--- start of Data extract ---

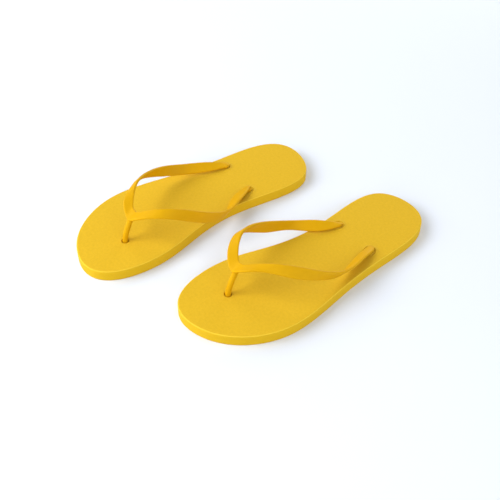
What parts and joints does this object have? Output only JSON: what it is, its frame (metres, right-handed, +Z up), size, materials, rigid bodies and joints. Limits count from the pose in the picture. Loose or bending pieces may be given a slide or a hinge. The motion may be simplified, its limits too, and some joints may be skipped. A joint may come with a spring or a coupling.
{
  "type": "flip flops",
  "caption": "Pair of thong sandals: flat foam soles with a moulded ribbon strap that runs from a toe post to two side plugs.",
  "frame": {"origin": "on the floor, under the centre of the box that holds the pair", "axes": "+Z up, +Y towards the toes, +X from the left shoe to the right shoe"},
  "size_m": [0.2462, 0.3117, 0.0536],
  "materials": {
    "sole_foam": "matte, fine-grained closed-cell foam",
    "strap_rubber": "smooth satin moulded rubber"
  },
  "bodies": {
    "left_forefoot": {"left_sole_forefoot": "sole_foam", "left_strap": "strap_rubber"},
    "left_heel": {"left_sole_heel": "sole_foam"},
    "right_forefoot": {"right_sole_forefoot": "sole_foam", "right_strap": "strap_rubber"},
    "right_heel": {"right_sole_heel": "sole_foam"}
  },
  "joints": [
    {"name": "left_sole_flex", "type": "hinge", "parent": "left_forefoot", "child": "left_heel", "pos_m": [-0.06442, 0.032, 0.012], "axis": [-0.9981, 0.0619, 0], "range_deg": [0, 30], "stiffness_Nm_per_rad": 0.5, "deforming": ["left_strap"]},
    {"name": "right_sole_flex", "type": "hinge", "parent": "right_forefoot", "child": "right_heel", "pos_m": [0.06442, 0.0738, 0.012], "axis": [-0.9981, -0.0619, 0], "range_deg": [0, 30], "stiffness_Nm_per_rad": 0.5, "deforming": ["right_strap"]},
    {"name": "pair_gap", "type": "slide", "parent": "left_forefoot", "child": "right_forefoot", "axis": [1, 0, 0], "range_m": [-0.03, 0.12]}
  ]
}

--- end of Data extract ---

** What you are asked to do **
Copy all the lines, exactly.

** Written answer **
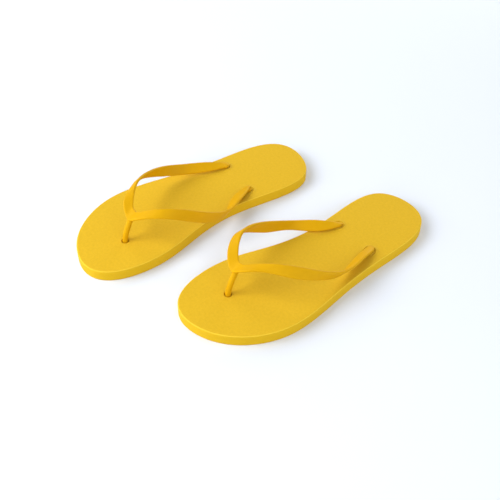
What parts and joints does this object have? Output only JSON: what it is, its frame (metres, right-handed, +Z up), size, materials, rigid bodies and joints. Limits count from the pose in the picture. Loose or bending pieces may be given a slide or a hinge. The motion may be simplified, its limits too, and some joints may be skipped. A joint may come with a spring or a coupling.
{
  "type": "flip flops",
  "caption": "Pair of thong sandals: flat foam soles with a moulded ribbon strap that runs from a toe post to two side plugs.",
  "frame": {"origin": "on the floor, under the centre of the box that holds the pair", "axes": "+Z up, +Y towards the toes, +X from the left shoe to the right shoe"},
  "size_m": [0.2462, 0.3117, 0.0536],
  "materials": {
    "sole_foam": "matte, fine-grained closed-cell foam",
    "strap_rubber": "smooth satin moulded rubber"
  },
  "bodies": {
    "left_forefoot": {"left_sole_forefoot": "sole_foam", "left_strap": "strap_rubber"},
    "left_heel": {"left_sole_heel": "sole_foam"},
    "right_forefoot": {"right_sole_forefoot": "sole_foam", "right_strap": "strap_rubber"},
    "right_heel": {"right_sole_heel": "sole_foam"}
  },
  "joints": [
    {"name": "left_sole_flex", "type": "hinge", "parent": "left_forefoot", "child": "left_heel", "pos_m": [-0.06442, 0.032, 0.012], "axis": [-0.9981, 0.0619, 0], "range_deg": [0, 30], "stiffness_Nm_per_rad": 0.5, "deforming": ["left_strap"]},
    {"name": "right_sole_flex", "type": "hinge", "parent": "right_forefoot", "child": "right_heel", "pos_m": [0.06442, 0.0738, 0.012], "axis": [-0.9981, -0.0619, 0], "range_deg": [0, 30], "stiffness_Nm_per_rad": 0.5, "deforming": ["right_strap"]},
    {"name": "pair_gap", "type": "slide", "parent": "left_forefoot", "child": "right_forefoot", "axis": [1, 0, 0], "range_m": [-0.03, 0.12]}
  ]
}